There are, of course, tradeoffs that come from the technology. As a proprietary LPWA, the network needs to be built from the ground up; ZiFiSense currently has coverage in Guangxi province in China and plans for coverage on the East coast of China in 2021-2022, but this consists largely of gateways being deployed at critical points along routes to allow check-in/check-out of tags—rather than full real-time coverage. This is not by definition a downside, as a large number of use-cases in asset tracking require this kind of occasional status update rather than always-on connection. In cases where more real-time visibility is required, or where a higher precision of positioning is required, ZiFiSense has deployed city-wide or campus-wide coverage to facilitate this, with the low-cost private deployment potential an additional advantage. Furthermore, it is important to note that NTT Docomo is an investor in the company, and that telecommunication tower owner China Tower has deployed ZETA gateways on its existing cellular infrastructure—showing that proprietary and cellular IoT is not an either/or choice.

Another tradeoff is the lack of native geolocation on the tag: geolocation is provided at the gateway level (which may be a fixed gateway mounted along motorways or within warehouses or other facilities, or a mobile gateway mounted inside a truck or other vehicle). This again means that precision in many cases may be rough depending on how the solution is deployed. Some use-cases with ZETA appear to support some kind of RSSI positioning capabilities, but it will be interesting to see whether future developments in the technology support higher levels of precision at the tag level, or whether this will continue to be provided by the (increasingly dense) network of gateways.

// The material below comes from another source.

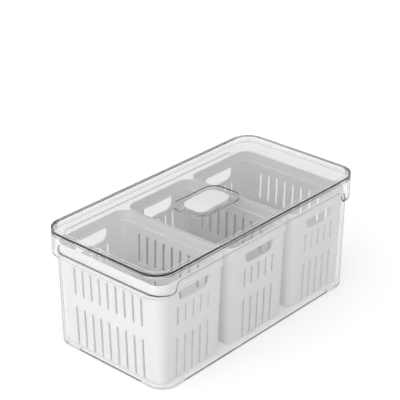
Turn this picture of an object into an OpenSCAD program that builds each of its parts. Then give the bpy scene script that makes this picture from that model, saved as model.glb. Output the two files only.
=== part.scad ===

A final tradeoff worth noting is that ZiFiSense’s proprietary ZETags do not support storage and retransmission of data when the tags are out of signal range—which can be an issue when tags rely on a sparse network of gateways for transmission. While customers may build their own solutions supporting storage capabilities with ZiFiSense’s standard modules, the lack of on-device storage means that data may sometimes be lost in transit, depending on the deployment mode and the use-case.

To See Paris and Die: Avoiding Paris Syndrome

RECOMMENDATIONS


ZiFiSense’s low-cost, low-power smart labels are not an example of a congested LPWA market. Instead, the technology brings real differentiators, alternative deployment modes, and disruptive capabilities to the asset tracking and smart label markets. China has remained and will continue to remain ZiFiSense’s principal market because of its size and growth in IoT opportunities; its expansion into France, however, will be important to follow at a time when companies are beginning to see the value of IoT, and where existing solutions for granular tracking of goods still frequently come at a high cost. Platforms for providing insights into shipping lane and network performance are increasingly seeing uptake and are increasingly looking to ingest data at a more granular level. In a fragmented European logistics market, the ability to track goods at a low cost and throughout an entire journey can add significant value. ZiFiSense will need to take a careful approach to navigating the very different market dynamics in Europe as they look to bring to market different tracking use-cases leveraging different ZETag form factors.

One interesting aspect to examine will be how it chooses to compete against existing proprietary LPWA vendors. While ZiFiSense’s technology may enable use-cases that are not currently available from its main proprietary competitors (Sigfox, LoRa), three considerations give pause and will need consideration by ZiFiSense. First, the ecosystems surrounding Sigfox and LoRa (as well as the cellular LPWA side) are highly developed in Europe in particular, with very large number of companies offering various low-cost devices based on these. The more developed ecosystems are also the result of fairly wide (and widening) network deployments, offering broader coverage in a large and fragmented space. Second, devices like ZiFiSense’s are under development in these ecosystems; Sigfox’s promise of a US$1 tracker have not yielded a broadly-used tracking device, as of yet, but it is certain that these types of devices will be introduced in the coming years. How much penetration ZiFiSense has achieved by the time these devices are broadly used will to a great extent dictate how much it can compete against the currently larger ecosystems. Third, much of the focus currently for supply chain tracking has shifted to not only understanding the location, but also the condition of assets. How ZiFiSense develops its product line and seeks to understand the different business requirements of different industries will impact on the long-term success of its product.

Another lesson is for network operators and technology providers in the IoT space, namely that customers are less concerned with the type of technology used, and more interested in the outcome. As shown by China Tower, cellular technologies are not working but competing with proprietary LPWAN—and leveraging both can mean that customers are able to achieve their individual outcomes more comprehensively without needing to balance trade-offs. It is worth watching how telecoms adapt to this over the coming years, and how widespread proprietary LPWA networks operated by traditional cellular carriers become.